# PowerShot SX740 HS



## Rickbb (Jul 15, 2021)

Had this little point and shoot for about a week now and I think I'm going to like it. I haven't made any large prints with it yet so not sure how that will work. But looking at images on my 27" monitor they look quite good for a pocket sized point and shoot camera anyway. Certainly the 20m pixel sensor is a big improvement over my old PowerShot I've had for more than 10 years. lol 

This one has manual mode with control over both shutter speed and f-stop, even manual focus and saves raw files as well. 

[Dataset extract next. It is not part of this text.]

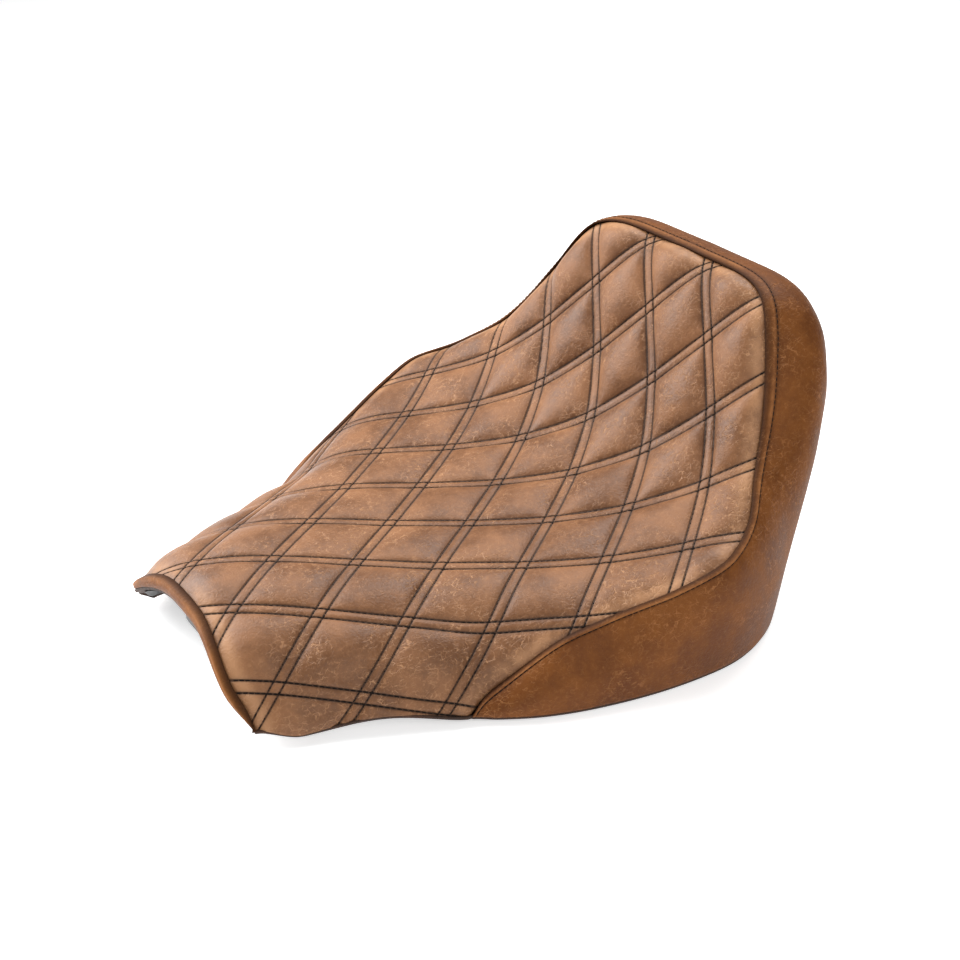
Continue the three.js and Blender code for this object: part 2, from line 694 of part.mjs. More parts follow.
// A bent steel plate: a side profile drawn in [y, z] and trimmed by its rounded plan outline.
function bentPlate(width, thickness, path, corner) {
  const lowerSide = path.map(([y, z]) => [y, z - thickness]).reverse();
  const side = new THREE.Shape([...path, ...lowerSide].map(([y, z]) => new THREE.Vector2(y, z)));
  const body = new THREE.ExtrudeGeometry(side, { depth: width, bevelEnabled: false });
  body.applyMatrix4(new THREE.Matrix4().makeBasis(vec(0, 1, 0), vec(0, 0, 1), vec(1, 0, 0)));
  body.translate(-width / 2, 0, 0);
  const [front, rear] = [path[0][0], path.at(-1)[0]];
  const plan = new THREE.Shape();
  const x = width / 2;
  plan.moveTo(-x + corner, front);
  plan.lineTo(x - corner, front);
  plan.quadraticCurveTo(x, front, x, front + corner);
  plan.lineTo(x, rear - corner);
  plan.quadraticCurveTo(x, rear, x - corner, rear);
  plan.lineTo(-x + corner, rear);
  plan.quadraticCurveTo(-x, rear, -x, rear - corner);
  plan.lineTo(-x, front + corner);
  plan.quadraticCurveTo(-x, front, -x + corner, front);
  const options = { depth: crestHeight, bevelEnabled: false, curveSegments: 5 };
  return toSolid(body).intersect(toSolid(new THREE.ExtrudeGeometry(plan, options)));
}

// Tongue at the nose, riveted to the pan's underside.
const holes = [];
const tongueTop = noseDeckHeight - panThickness - layerGap;
const tongueBend = tongueRear - 0.52 * tongueLength;
const tongueRivets = [
  { name: "tongue_rivet_left", x: tongueRivetSpacing / 2, y: tongueRear - 11 },
  { name: "tongue_rivet_right", x: -tongueRivetSpacing / 2, y: tongueRear - 11 },
];
const tongueHoles = tongueRivets.map(({ x, y }) => pin(rivetRadius + layerGap, 0, crestHeight, x, y));
holes.push(...tongueHoles);
const tongue = bentPlate(
  tongueWidth,
  tongueThickness,
  [
    [tongueRear - tongueLength, tongueTop - tongueStep],
    [tongueBend - tongueStep, tongueTop - tongueStep],
    [tongueBend, tongueTop],
    [tongueRear, tongueTop],
  ],
  tongueCorner,
);
addPart("front_tongue", without(tongue, tongueHoles), blackSteel);
for (const { name, x, y } of tongueRivets) {
  const under = tongueTop - tongueThickness - layerGap;
  const solid = roundSolid(
    [
      [0, under - rivetHeadHeight],
      [0.6 * rivetHeadRadius, under - rivetHeadHeight],
      [rivetHeadRadius, under - 0.4 * rivetHeadHeight],
      [rivetHeadRadius, under],
      [rivetRadius, under],
      [rivetRadius, noseDeckHeight - 0.6],
      [0, noseDeckHeight - 0.6],
    ],
    vec(x, y, 0),
  );
  addPart(name, solid, brightSteel);
}

// Bracket at the rear, bolted to the pan's underside, with its captive screw.
const deckUnder = deckHeight - panThickness;
const bracketTop = deckUnder - layerGap;
const lowerRearY = saddleLength + rearOverhang;
const bracketFootY = saddleLength - bracketFootAhead;
const screwY = lowerRearY + bracketReach - 13;
const bracketBend = bracketFootY + bracketFootLength / 2;
const bracketBolts = [
  { side: "left", x: boltSpacing / 2 },
  { side: "right", x: -boltSpacing / 2 },
];
const boltHole = ({ x }) => pin(boltRadius + layerGap, 0, crestHeight, x, bracketFootY);
const bracketBoltHoles = bracketBolts.map(boltHole);
holes.push(...bracketBoltHoles);
const bracket = bentPlate(
  bracketWidth,
  bracketThickness,
  [
    [bracketFootY - bracketFootLength / 2, bracketTop],
    [bracketBend, bracketTop],
    [bracketBend + bracketTop - bracketTongueTop, bracketTongueTop],
    [lowerRearY + bracketReach, bracketTongueTop],
  ],
  bracketCorner,
);
const screwHole = pin(screwRadius + screwClearance, 0, crestHeight, 0, screwY);
addPart("rear_bracket", without(bracket, [...bracketBoltHoles, screwHole]), blackSteel);

const washer = (outer, inner, low, high, x, y) =>
  roundSolid([[inner, low], [outer, low], [outer, high], [inner, high], [inner, low]], vec(x, y, 0));
for (const { side, x } of bracketBolts) {
  const under = bracketTop - bracketThickness - layerGap;
  const hole = boltRadius + layerGap;
  const low = under - washerThickness;
  addPart(
    "bracket_washer_" + side,
    washer(washerRadius, hole, low, under, x, bracketFootY),
    brightSteel,
  );
  const head = low - layerGap;
  const bolt = roundSolid(
    [
      [0, head - boltHeadHeight],
      [0.7 * boltHeadRadius, head - boltHeadHeight],
      [boltHeadRadius, head - 0.5 * boltHeadHeight],
      [boltHeadRadius, head],
      [boltRadius, head],
      [boltRadius, deckHeight - 0.6],
      [0, deckHeight - 0.6],
    ],
    vec(x, bracketFootY, 0),
  );
  addPart("bracket_bolt_" + side, bolt, brightSteel);
}

const screwWasherLow = bracketTongueTop + layerGap;
const screwWasherHigh = screwWasherLow + washerThickness;
addPart(
  "screw_washer",
  washer(washerRadius, screwRadius + screwClearance, screwWasherLow, screwWasherHigh, 0, screwY),
  brightSteel,
);
const screwHeadLow = screwWasherHigh + layerGap;
const screwEnd = bracketTongueTop - bracketThickness - screwTail;
const ringTop = bracketTongueTop - bracketThickness - layerGap;
const mountingScrew = roundSolid(
  [
    [0, screwEnd],
    [screwRadius - 0.8, screwEnd],
    [screwRadius, screwEnd + 0.8],
    [screwRadius, screwHeadLow],
    [screwHeadRadius - 0.8, screwHeadLow],
    [screwHeadRadius, screwHeadLow + 0.8],
    [screwHeadRadius, screwHeadLow + screwHeadHeight - 1],
    [screwHeadRadius - 1, screwHeadLow + screwHeadHeight],
    [0, screwHeadLow + screwHeadHeight],
  ],
  vec(0, screwY, 0),
  vec(0, 0, 1),
  28,
);
addPart("mounting_screw", mountingScrew, brightSteel);
addPart(
  "screw_retaining_ring",
  washer(ringRadius, screwRadius + ringClearance, ringTop - ringThickness, ringTop, 0, screwY),
  blackSteel,
);

// Rubber bumpers that stand on the frame rails, with stems pushed up into the pan.
const bumperTop = deckUnder - 3 * layerGap;
for (const { name, x, y } of bumperPlaces) {
  for (const side of [1, -1]) {
    holes.push(pin(bumperStemRadius + bumperClearance, 0, crestHeight, side * x, y));
    const solid = roundSolid(
      [
        [0, bumperBottom],
        [bumperRadius - 2, bumperBottom],
        [bumperRadius, bumperBottom + 2],
        [bumperRadius - 1.5, bumperTop],
        [bumperStemRadius, bumperTop],
        [bumperStemRadius, deckHeight - 1],
        [0, deckHeight - 1],
      ],
      vec(side * x, y, 0),
    );
    addPart("bumper_" + name + (side > 0 ? "_left" : "_right"), solid, rubber);
  }
}

// Base pan.
addPart("base_pan", without(pan, [...holes, ...rivetHoles]), panPlastic);

// The origin: the middle of the whole seat's box, on the base plane.
const box = new THREE.Box3().setFromObject(seat);
seat.position.set(0, -(box.min.y + box.max.y) / 2, -box.min.z);

export default seat;
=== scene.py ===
import math

import bmesh
import bpy
import numpy as np
from mathutils import Matrix, Vector


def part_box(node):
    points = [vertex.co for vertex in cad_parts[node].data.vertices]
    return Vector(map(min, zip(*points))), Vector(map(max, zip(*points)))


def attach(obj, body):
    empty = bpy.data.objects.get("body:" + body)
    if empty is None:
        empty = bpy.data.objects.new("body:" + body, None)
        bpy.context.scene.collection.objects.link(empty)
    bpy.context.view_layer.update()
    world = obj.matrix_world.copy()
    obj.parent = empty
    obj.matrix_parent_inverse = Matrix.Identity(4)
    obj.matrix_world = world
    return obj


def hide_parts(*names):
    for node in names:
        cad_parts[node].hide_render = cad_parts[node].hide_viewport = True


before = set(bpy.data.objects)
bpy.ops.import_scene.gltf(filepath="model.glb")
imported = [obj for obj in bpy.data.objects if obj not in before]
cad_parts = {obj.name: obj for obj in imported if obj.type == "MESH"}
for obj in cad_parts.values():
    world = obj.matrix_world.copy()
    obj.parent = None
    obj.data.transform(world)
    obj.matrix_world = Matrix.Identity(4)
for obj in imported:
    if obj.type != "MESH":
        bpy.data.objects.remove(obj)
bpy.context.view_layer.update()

# Sizes of the seat's form in millimetres, as the base and its covers are cut. The form is drawn with
# Y = 0 at the crest of the saddle and Z = 0 at the base plane, and moved into the frame at the end.
MM = 0.001
CREST_BEHIND_TONGUE = -8
CREST_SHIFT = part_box("front_tongue")[1].y / MM + CREST_BEHIND_TONGUE
HALF_WIDTH = 193.5
CREST_HEIGHT = 66
KICK_HEIGHT = 142.5
SADDLE_LENGTH = 341
NOSE_LENGTH = 63
REAR_OVERHANG = 10
NOSE_SWEEP = 6
NOSE_RETURN = 5
LIP_FORWARD = 4
LIP_DROP = 9
SADDLE_DIP = 3.2
SKIRT_RISE = 2
SKIRT_ARCH = 7
CORNER_RISE = 7
FENDER_ARCH = (18, 30, 74)  # height, half width of its level middle, half width at its foot
BOXING_START = 0.14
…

Anyway the learning curve continues.


----------



## jcdeboever (Jul 15, 2021)

Nice, got to like your camera to use it. Enjoy it and have fun!


----------



## RowdyRay (Jul 15, 2021)

Awesome. The point and shoot and/or bridge cameras have come a long way. I've had several for my hunting and fishing trips. The latest is a PowerShot SX520 HS. Post some pics.


----------



## photoflyer (Jul 16, 2021)

I picked up an SX400 at Goodwill for $40 a few years ago.  Not nearly as capable as yours will no true manual mode and no raw.  Still, super compact and a fun challenge on occasion.


----------



## greyfox47 (Aug 17, 2021)

photoflyer said:


> I picked up an SX400 at Goodwill for $40 a few years ago.  Not nearly as capable as yours will no true manual mode and no raw.  Still, super compact and a fun challenge on occasion.


The SX740 can’t do RAW either, doesn’t have an EVF, and severely crops 4K. Despite that, it’s really a capable pocketable super zoom.


----------



## photoflyer (Aug 17, 2021)

I just started using Topaz Gigapixel to upscale the JPEGs from the SX400 with some rather decent results.


----------